At 02:26 PM 98-04-05 +0000, you wrote:
>snip
>IMHO all this meter stuff is just BS.  You, as the photographer, have 
>to know what you are wanting exposed correctly and how to expose for 
>that light, no meter will do it perfect all of the time, and TTL (be 
>it a center spot TTL or Matrix TTL) is easily fooled by high 
>reflectance subjects, backlighting, hard sidelighting, low 
>reflectance objects.  If you know how to use an incident meter 
>properly you will end up with better, more consistent exposures in 
>90% of the shooting situations you will encounter.  
>
>
>Harrison McClary
>http://people.delphi.com/hmphoto
>
Hello Harrison,

	I short while ago I would have had a major disagreement with what you are
saying but lately I have been shooting a lot of Velvia and using a new
Minolta Auto Meter IV F and thoroughly enjoying it.  I am finding that if I
do what it tells me to do (for chromes) that the shots are on the vast
majority of times.  If the situation is tricky or with lots of bright
whites I will still use my Pentax spot meter to double check on everything.

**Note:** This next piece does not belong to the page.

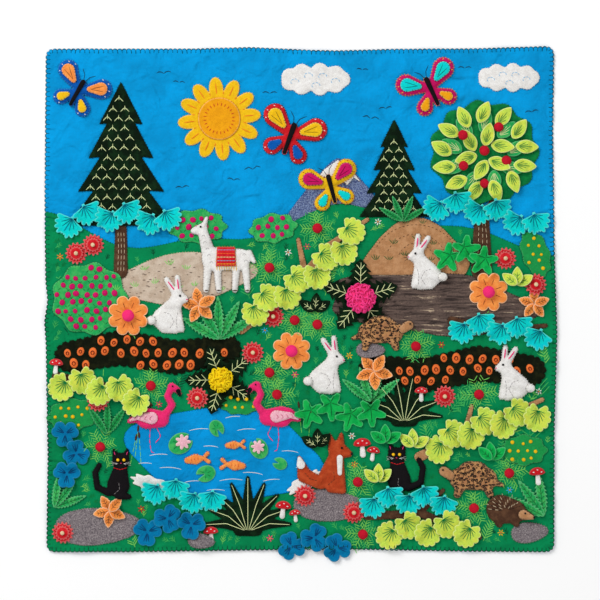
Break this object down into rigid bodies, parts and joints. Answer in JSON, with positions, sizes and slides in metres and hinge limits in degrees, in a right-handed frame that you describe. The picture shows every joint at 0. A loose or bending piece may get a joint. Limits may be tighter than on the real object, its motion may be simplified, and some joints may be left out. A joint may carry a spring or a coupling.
{
  "type": "arpillera wall cloth",
  "caption": "Square pictorial arpillera: a blue and green ground cloth with sewn felt patches, padded animals, leaf garlands and pompom flowers, lying face up.",
  "frame": {"origin": "centre of the flat underside, on the surface that the cloth lies on", "axes": "+X along the width to the picture's right, +Y up the picture, +Z out of its face"},
  "size_m": [0.6093, 0.6127, 0.0175],
  "materials": {
    "ground_cotton": "plain-weave cotton, a little puckered",
    "land_cotton": "plain-weave cotton, a little puckered",
    "pond_cotton": "plain-weave cotton",
    "denim": "speckled twill",
    "tan_fleece": "brushed fleece",
    "bark_print": "printed cotton with streaks",
    "straw_print": "printed cotton with small dashes",
    "grey_fleece": "speckled fleece",
    "brown_felt": "wool felt",
    "dark_green_felt": "wool felt",
    "bush_green": "printed cotton",
    "emerald_felt": "wool felt",
    "white_fleece": "brushed fleece, padded",
    "black_felt": "wool felt, padded",
    "rust_felt": "wool felt, padded",
    "leopard_print": "printed plush, padded",
    "yellow_felt": "wool felt",
    "pink_felt": "wool felt, padded",
    "red_felt": "wool felt, padded",
    "magenta_felt": "wool felt, padded",
    "blue_felt": "wool felt, padded",
    "orange_felt": "wool felt, padded",
    "turquoise_felt": "craft felt",
    "lime_felt": "craft felt",
    "teal_felt": "craft felt",
    "pompom_wool": "clipped wool yarn"
  },
  "bodies": {
    "root": {"bark_patch": "bark_print", "blades_left": "dark_green_felt", "blades_right": "dark_green_felt", "butterfly_blue": "blue_felt", "butterfly_magenta": "magenta_felt", "butterfly_red": "red_felt", "butterfly_yellow": "yellow_felt", "cat_left": "black_felt", "cat_right": "black_felt", "cloud_middle": "white_fleece", "cloud_right": "white_fleece", "fir_left": "dark_green_felt", "fir_right": "dark_green_felt", "fir_trunk_left": "brown_felt", "flamingo_left": "pink_felt", "flamingo_right": "pink_felt", "flower_left": "orange_felt", "flower_middle": "orange_felt", "flower_right": "orange_felt", "fox": "rust_felt", "ground_cloth": "ground_cotton", "hedge_left": "dark_green_felt", "hedge_right": "dark_green_felt", "hedgehog": "brown_felt", "hill_patch": "tan_fleece", "land_cloth": "land_cotton", "leaves_emerald_1": "emerald_felt", "leaves_emerald_2": "emerald_felt", "leaves_lime_1": "lime_felt", "leaves_lime_2": "lime_felt", "leaves_lime_3": "lime_felt", "leaves_lime_4": "lime_felt", "leaves_teal_1": "teal_felt", "leaves_teal_2": "teal_felt", "leaves_teal_3": "teal_felt", "leaves_turquoise_1": "turquoise_felt", "leaves_turquoise_2": "turquoise_felt", "leaves_turquoise_3": "turquoise_felt", "leaves_turquoise_4": "turquoise_felt", "leaves_turquoise_5": "turquoise_felt", "llama": "white_fleece", "mountain_patch": "denim", "pompom_pink": "pompom_wool", "pompom_yellow": "pompom_wool", "pond_cloth": "pond_cotton", "rabbit_edge": "white_fleece", "rabbit_left": "white_fleece", "rabbit_middle": "white_fleece", "rabbit_right": "white_fleece", "rose_bush": "bush_green", "stone_left": "grey_fleece", "stone_middle": "grey_fleece", "straw_patch": "straw_print", "sun": "yellow_felt", "tortoise_lower": "leopard_print", "tortoise_upper": "leopard_print", "tree_crown": "emerald_felt", "tree_trunk": "brown_felt"}
  },
  "joints": []
}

 I am finding that I bracket a lot more when I am using transparency film
compared to b&w negative film but I am still usually the closest with the
initial incident reading.  For walking around cruising for snaps with a
35mm camera the incident meter is really quick and accurate.  I never
thought I would say that.
	
	To keep this pure Leica - I am using these other meters because my M6 is
packaged up for shipment to Leica for replacement.